Modelling and simulation of mechanisms with flexible links

When designing the mechanisms that have to carry out all the operations of a machine, most of the times the rigid body design paradigm is followed. The idea behind this work is that introducing flexibility in such systems could have many positive features and even open completely new design possibilities. But, in order to be able to deal with the novelties arising when introducing flexible elements in a system, an adequate way to model their behavior is needed. In this work, a four-bar linkage with flexible coupler link has been studied, in particular having a rigid connection between the coupler and the follower.
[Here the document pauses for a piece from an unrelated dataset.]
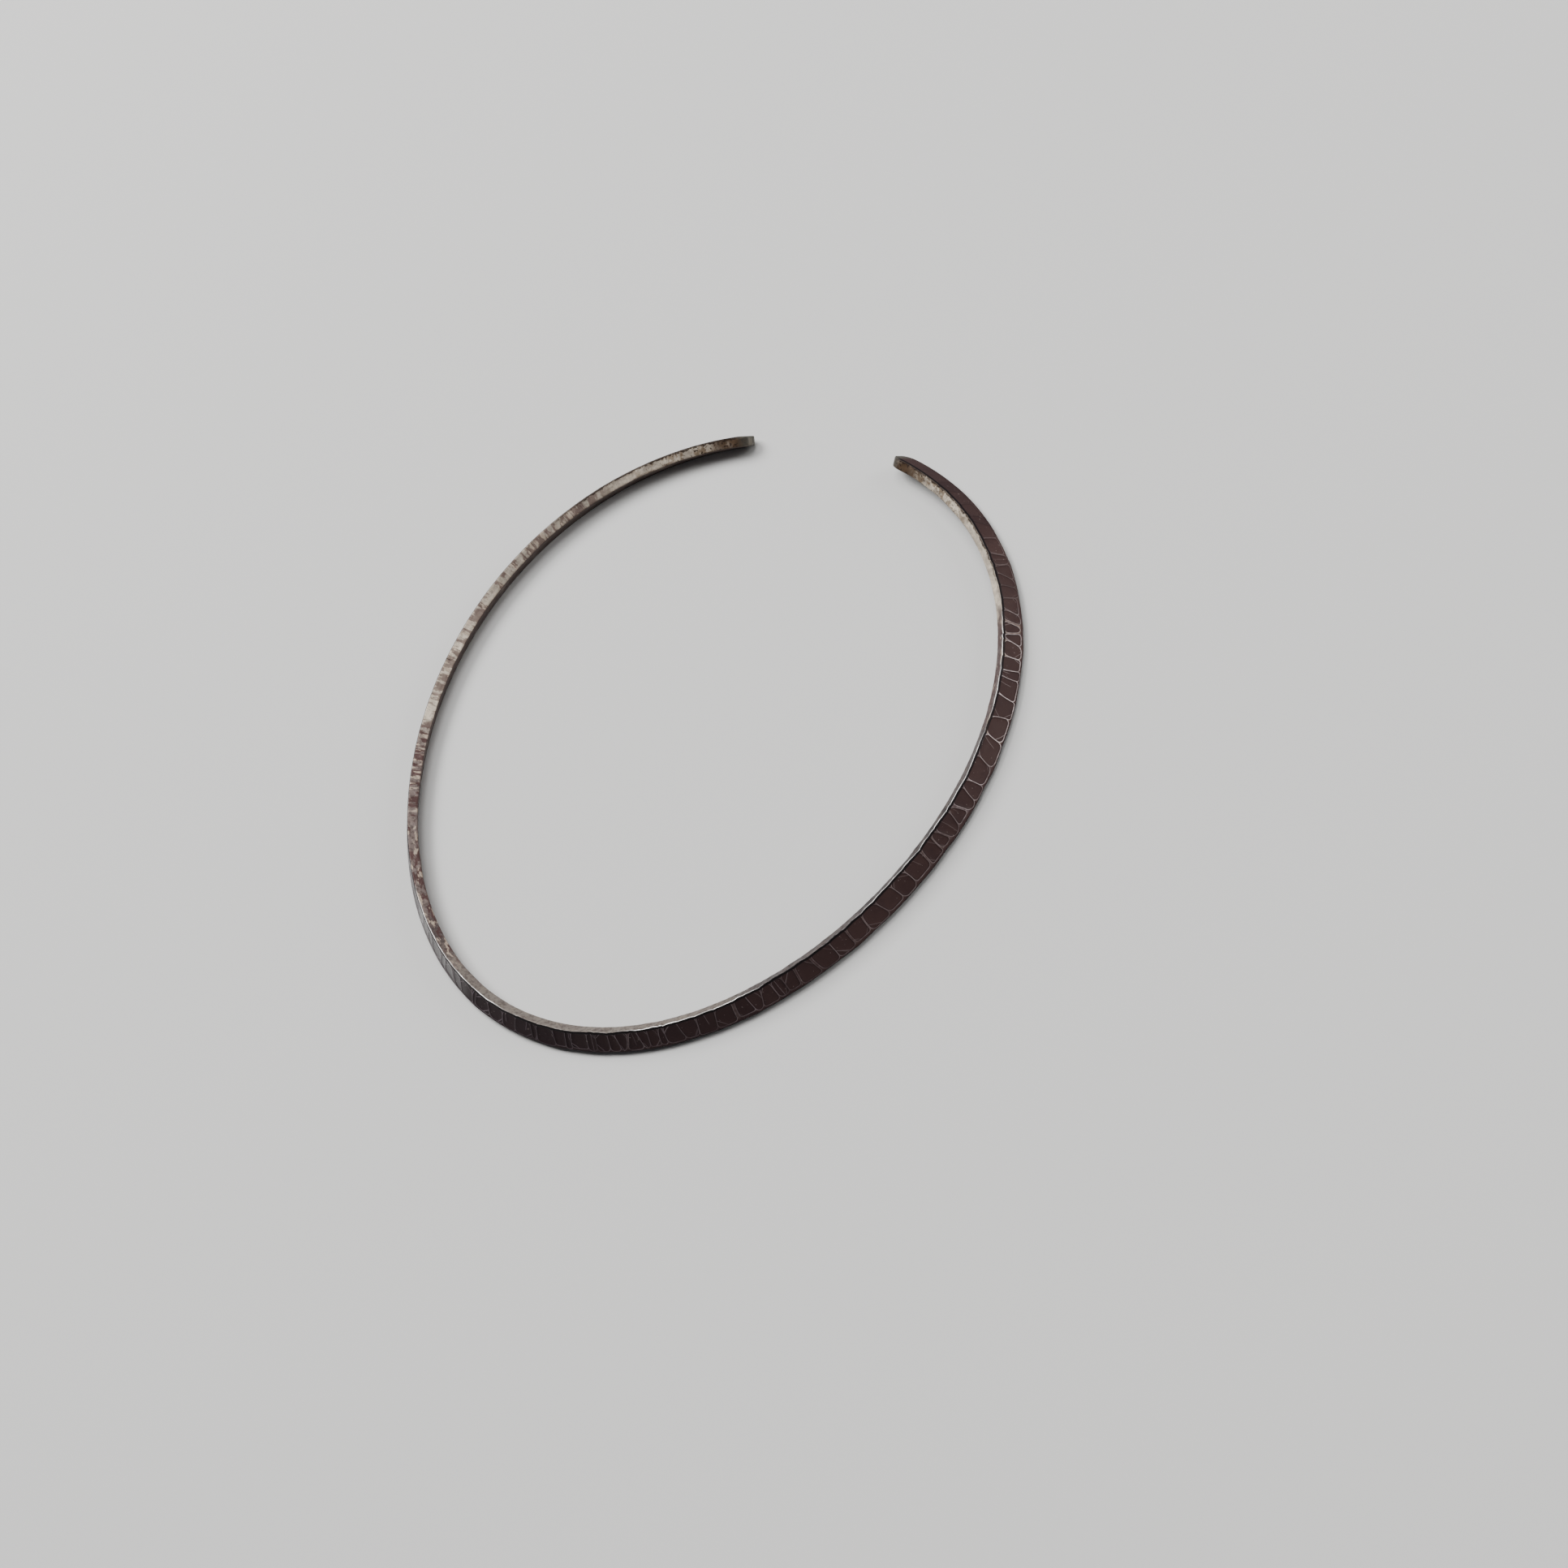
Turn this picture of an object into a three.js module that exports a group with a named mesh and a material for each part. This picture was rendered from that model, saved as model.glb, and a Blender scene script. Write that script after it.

The first part of the work is dedicated to multibody simulations in the MSC Adams environment, that have the objective of gaining a better understanding of the effects that the introduction of flexible elements has on the motion of the mechanism. Different methods to describe flexible elements are used and different coupler geometries are tested during the simulations, to see how the system behaves in the different configurations. Once the simulation step has provided some basic insight about what the effects of having a flexible coupler in a four-bar mechanism are, the mathematical model of a flexible beam is derived by the use of the port-Hamiltonian formalism applied to the Timoshenko beam equations. Since a continuous flexible body would require an infinite-dimensional state space for its complete description, the system is discretized in a finite number of elements. To complete the beam model, an automatic way to obtain the system matrices is shown which makes it possible to choose the dimension of the discretized system so as to optimally compromise between accuracy of results and computational burden. The proposed mathematical model is finally implemented in Matlab/Simulnik environment and validated on a cantilever beam case study, where simulations results are compared with those obtained via MSC Adams multibody system software.